En décembre dernier, la multinationale française Vinci avait touché 388 millions d’euros de l’Etat sénégalais pour la construction du barrage de Sambangoulou. Fin décembre, le Sénégal avait reçu une enveloppe de 1,2 millions d’euros de la France dans le cadre du financement des Jeux Olympiques de la Jeunesse prévus en 2026. En juillet 2020, l’Etat sénégalais avait signé 5 contrats avec la France qui lui avait accordé un prêt de 156 millions de dollars.
Au-delà des juteux contrats passés avec le Sénégal, la France a des intérêts stratégiques dans ce pays. Parmi ces intérêts, figure la multinationale Total qui opère dans ce pays et dont le bénéfice réalisé au Sénégal était estimé en 2019 à 6,3 milliards de FCFA, soit une hausse de 53%. Et Total n’est pas la seule multinationale française à se faire un pognon de dingue au Sénégal. Auchan aussi.
Ce grand groupe de distribution français dont le chiffre d’affaires en Afrique a atteint les 152% (passant de 40 millions d’euros à 101 millions d’euros en 2018), est littéralement en train d’asphyxier ses concurrents locaux, suscitant une grogne de nombreux Sénégalais qui voient sa présence dans ce pays comme une menace aux petits commerçants.
Dans le soulèvement populaire qui a secoué le pays ces derniers jours, Auchan a d’ailleurs été visé par des manifestants en colère. Et ces attaques qui ont ciblé le groupe français ne sont pas passées inaperçues dans les médias français qui ont interprété ces actes comme une déclaration de guerre directe adressée à la France et à ses intérêts au Sénégal.

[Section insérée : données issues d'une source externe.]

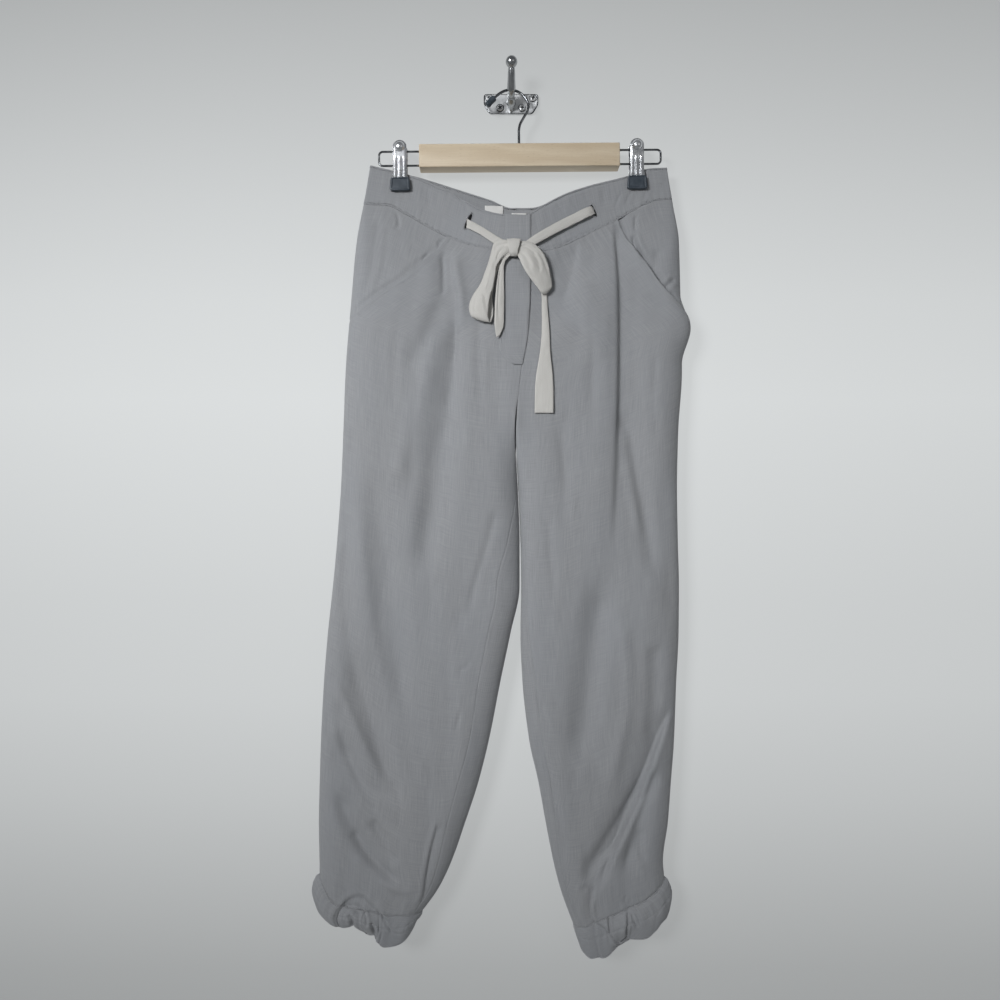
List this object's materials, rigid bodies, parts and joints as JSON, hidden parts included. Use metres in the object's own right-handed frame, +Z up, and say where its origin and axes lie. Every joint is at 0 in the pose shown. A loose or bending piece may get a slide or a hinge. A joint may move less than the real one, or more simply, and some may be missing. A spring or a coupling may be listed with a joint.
{
  "type": "linen drawstring trousers on clip hanger with wall hook",
  "caption": "Linen drawstring trousers with slanted pockets and gathered ankle cuffs, clipped to a wooden-bar trouser hanger that hangs from a wall coat hook.",
  "frame": {"origin": "middle of the coat hook plate's back face, on the wall", "axes": "+Z up; +Y into the wall; -Y towards the viewer, the trousers' front; +X to the viewer's right, the wearer's left"},
  "size_m": [0.4818, 0.0587, 1.1577],
  "materials": {
    "linen": "matt grey melange linen, plain weave",
    "tape": "flat off-white cotton tape",
    "label": "bare white woven label",
    "beech": "pale wood, thin satin lacquer",
    "chrome": "bright plated steel",
    "rubber": "dark soft clip tip"
  },
  "bodies": {
    "root": {"waistband_front_right": "linen", "waistband_front_left": "linen", "waistband_back": "linen", "waistband_tab": "linen", "leg_front_right": "linen", "leg_front_left": "linen", "leg_back_right": "linen", "leg_back_left": "linen", "pocket_facing_right": "linen", "pocket_facing_left": "linen", "fly_placket": "linen", "cuff_right": "linen", "cuff_left": "linen", "label_main": "label", "label_small": "label", "drawstring_run_right": "tape", "drawstring_run_left": "tape", "drawstring_loop_right": "tape", "drawstring_loop_left": "tape", "drawstring_tail_right": "tape", "drawstring_tail_left": "tape", "drawstring_knot": "tape", "hanger_bar": "beech", "hanger_hook": "chrome", "hanger_wire_right": "chrome", "hanger_wire_left": "chrome", "clip_front_jaw_right": "chrome", "clip_back_jaw_right": "chrome", "clip_front_tip_right": "rubber", "clip_back_tip_right": "rubber", "clip_spring_right": "chrome", "clip_dome_right": "chrome", "clip_front_jaw_left": "chrome", "clip_back_jaw_left": "chrome", "clip_front_tip_left": "rubber", "clip_back_tip_left": "rubber", "clip_spring_left": "chrome", "clip_dome_left": "chrome", "hook_plate": "chrome", "hook_arm": "chrome", "hook_screw_1": "chrome", "hook_screw_2": "chrome", "hook_screw_3": "chrome", "hook_screw_4": "chrome"}
  },
  "joints": []
}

Depuis la crise politique qui secoue le Sénégal, Emmanuel Macron s’est muré dans un silence ahurissant ne voulant certainement pas donner du grain à moudre à l’opposition française qui l’aurait accusé de s’ingérer dans les affaires internes d’un pays qui n’est plus une colonie française. Cependant, il est évident que les tensions au Sénégal et l’attaque qui a visé les intérêts du pays ne l’ont pas laissé de marbre. Car, au bout du compte, c’est la survie économique de la France qui est en jeu dans cette affaire.
Macron a intérêt à s’inquiéter car l’opposant Ousmane Sonko a, ces dernières années, clairement dénoncé la mainmise des multinationales françaises sur le continent, s’attaquant ostensiblement au FCFA mais aussi au traitement préférentiel dont la France jouit depuis l’arrivée de Macky Sall au pouvoir.
Entre Sonko et Sall, le choix de la France est donc vite fait. Le premier se définit comme patriote nationaliste pour qui les intérêts du pays priment sur ceux des puissances étrangères et le second a brillé par une politique étrangère très favorable à la France qui a d’ailleurs fini par exaspérer son ex ministre du pétrole, Thierno Alassane Sall, lequel, après avoir été viré du gouvernement, a vigoureusement dénoncé la soumission du gouvernement de Macky Sall à la multinationale française Total.
Le Sénégal est en train de vivre les moments les plus sombres de son Histoire. Le pays est très fortement divisé entre pro-Sonko qui accusent Macky Sall de vouloir instaurer une dictature et les pros-Macky qui accusent le camp Sonko de chercher à déstabiliser le pays.
Dans ce conflit politique inédit, une puissance étrangère risque d’en payer le prix. La France est avertie. Si Macky tombe, Macron s’en mordra les doigts.